Il panorama politico lituano si conferma decisamente mobile e fortemente frammentato. Come già nel 2008 nessun partito è riuscito a raggiungere un quinto dell’elettorato e sembra molto lontana l’affermazione di un bipartitismo di tipo europeo, nonostante il sistema a doppio turno. A pesare è sempre l’alto tasso di corruzione che colloca la Lituania al 46° posto nell’indice annuale pubblicato da Trasparency International (comunque migliore del 66° dell’Italia).

La campagna elettorale è stata pesantemente influenzata dal referendum sulla costruzione della centrale nucleare di Visaginas, che si è svolto in concomitanza con il primo turno elettorale. La centrale, nata all’interno di  un progetto di cooperazione fra i tre stati baltici con capitale americano e tecnologia giapponese, dovrebbe servire a sostituire il vecchio impianto dismesso di Ignalina e la Lituania, oltre che paese ospitante, sarebbe anche il primo azionista del progetto.

La vicenda di Visaginas si intreccia però con questioni geopolitiche molto rilevanti: l’obiettivo reale è la conquista dell’indipendenza energetica delle piccole repubbliche baltiche che, da quando è stato abbandonato il nucleare, dipendono quasi interamente dal gas russo.
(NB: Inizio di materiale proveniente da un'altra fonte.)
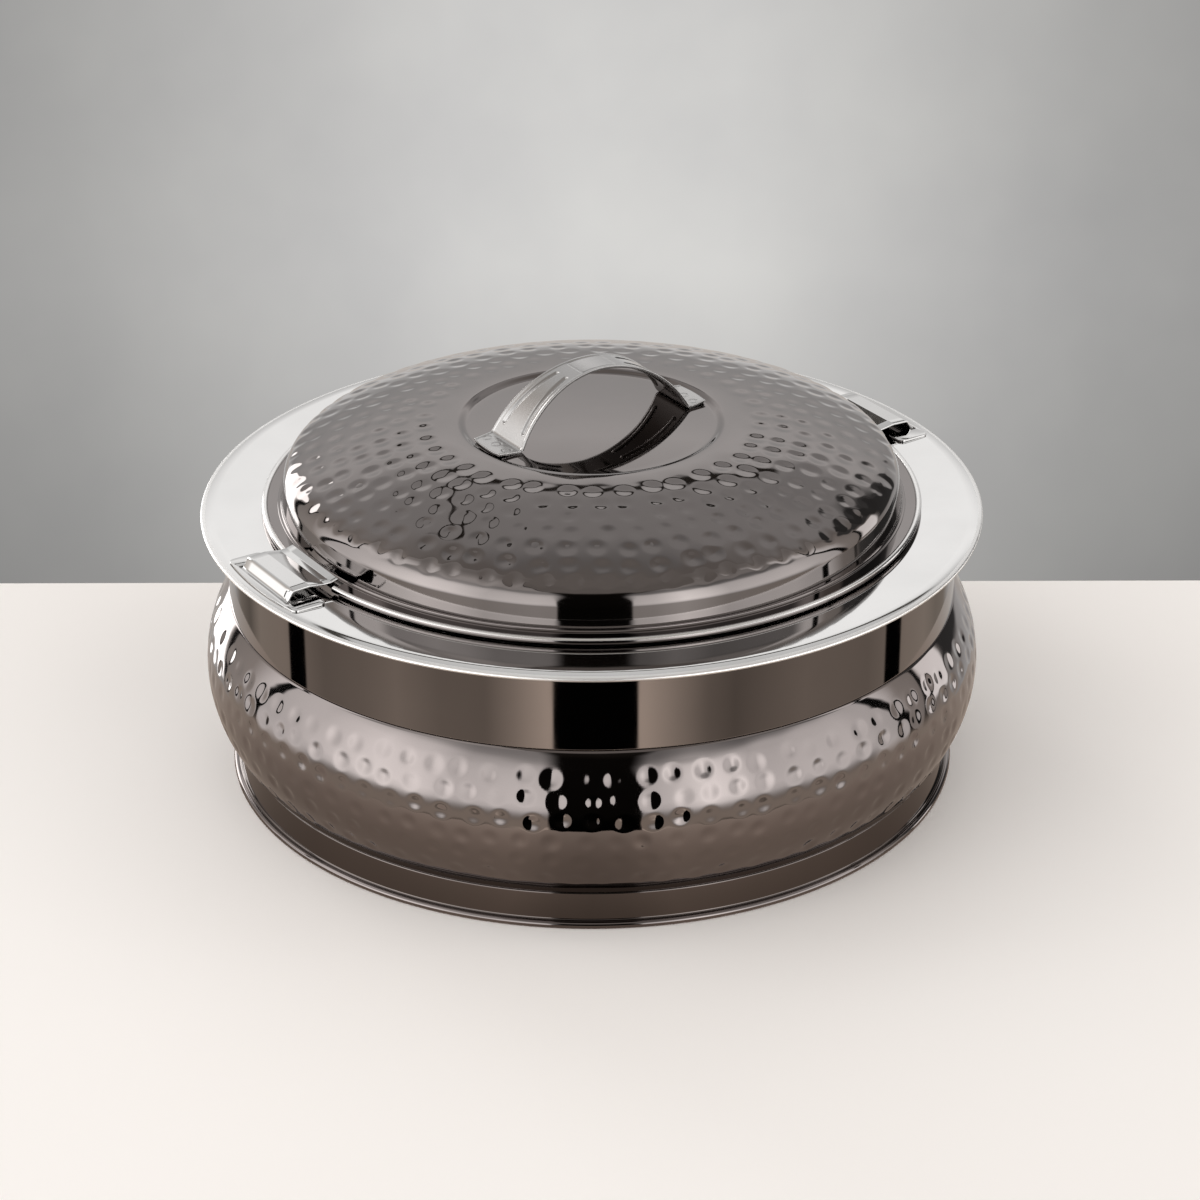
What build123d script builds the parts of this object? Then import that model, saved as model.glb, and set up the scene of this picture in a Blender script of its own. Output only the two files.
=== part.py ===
from build123d import *
import math
import os

# Insulated casserole: a double-walled pot with a wide brim and two spring clips, and a
# double-walled lid that lifts straight off and turns to lock its rolled rim under the clips.
# Millimetres, +Z up. The origin is the middle of the footprint, on the table. The clips and
# the handle lie along X.

# Sheets and clearances
sheet = 0.8  # pot and lid skins
brim_sheet = 1.0
clip_sheet = 0.8
handle_sheet = 1.4
foam_gap = 0.3  # foam to the skins round it
seam_gap = 0.1  # base plate to the foot ring
lid_gap = 0.3  # seated lid to the brim
roll_gap = 0.3  # pan's edge to the lid's rolled rim
spring_gap = 0.4  # locked rim to the clip tongue over it
tip_gap = 0.5  # tongue tip to the cut-out that lets it past
side_gap = 2.0  # tongue's sides to that cut-out

# Mouth and bowl
mouth_radius = 138.0
mouth_bend = 3.0
lip_depth = 7.0
bowl_floor = 22.0
bowl_draft = 5.0
bowl_corner = 26.0

# Lid, radii stepped out from the mouth and heights above its seat
wall_step = 3.3  # lid wall outside the mouth
wall_fillet = 2.5
flange_flat = 0.2
flange_height = 2.2
rim_width = 7.9
rim_bead = 1.65  # radius of the rolled rim
shoulder_height = 11.2
shoulder_rise = 11.9
shoulder_depth = 7.7
crown_rise = 15.2  # shoulder to crown
crown_radius = 61.5
dish_depth = 1.6  # crown to the edge of the dish's floor
dish_swell = 1.7  # rise of that floor to its middle
dish_slope = 4.6  # width of the dish's side
pan_gap = 2.5  # pan's wall inside the mouth
pan_draft = 1.5
pan_depth = 10.9
pan_bend = 2.0
pan_corner = 8.0

# Clips
clip_width = 61.0
clip_depth = 19.0
clip_corner = 3.0
clip_web = 4.9  # between the clip's outer edge and the tongue's root
tongue_width = 41.0
tongue_run = 18.7  # root to the lid's rim
tongue_reach = 6.3  # lid's rim to the tip
tongue_riser = 2.4
tongue_crown = 0.4  # fall of the top towards the riser
tongue_rise = 1.1  # flat top above the low line
slope_start = 7.6  # outside the lid's rim
slope_end = 0.4
flare_start = 3.1  # inside the lid's rim
tongue_flare = 0.9
tongue_bend = 1.2
lance_slit = 0.4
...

Il referendum, di carattere consultivo, è stato fortemente voluto dai Socialdemocratici ed ha visto la vittoria – grazie anche al clima politico favorevole – del NO, con il voto di 6 lituani su 10.

Le vicende politiche baltiche restano profondamente influenzate dai rapporti con l’ingombrante vicino ed antico padron: la Russia. A differenza di Estonia e Lettonia però, in Lituania il problema della minoranza russofona è poco influente. I russi infatti rappresentano solo il 5,3% della popolazione – mentre negli altri due stati baltici superano il  25% – e ciò lascia gli elettori più liberi di esprimersi sulle questioni politiche ed economiche senza vincolarsi alle posizioni dei partiti linguistico-nazionali.

È questa la ragione per cui i Lituani hanno preferito il centro-sinistra, più incline al dialogo con la Russia – che è tuttora il primo partner commerciale – mentre Lettoni ed Estoni hanno riconfermato i governi conservatori tradizionalmente considerati custodi dell’indipendenza nazionale.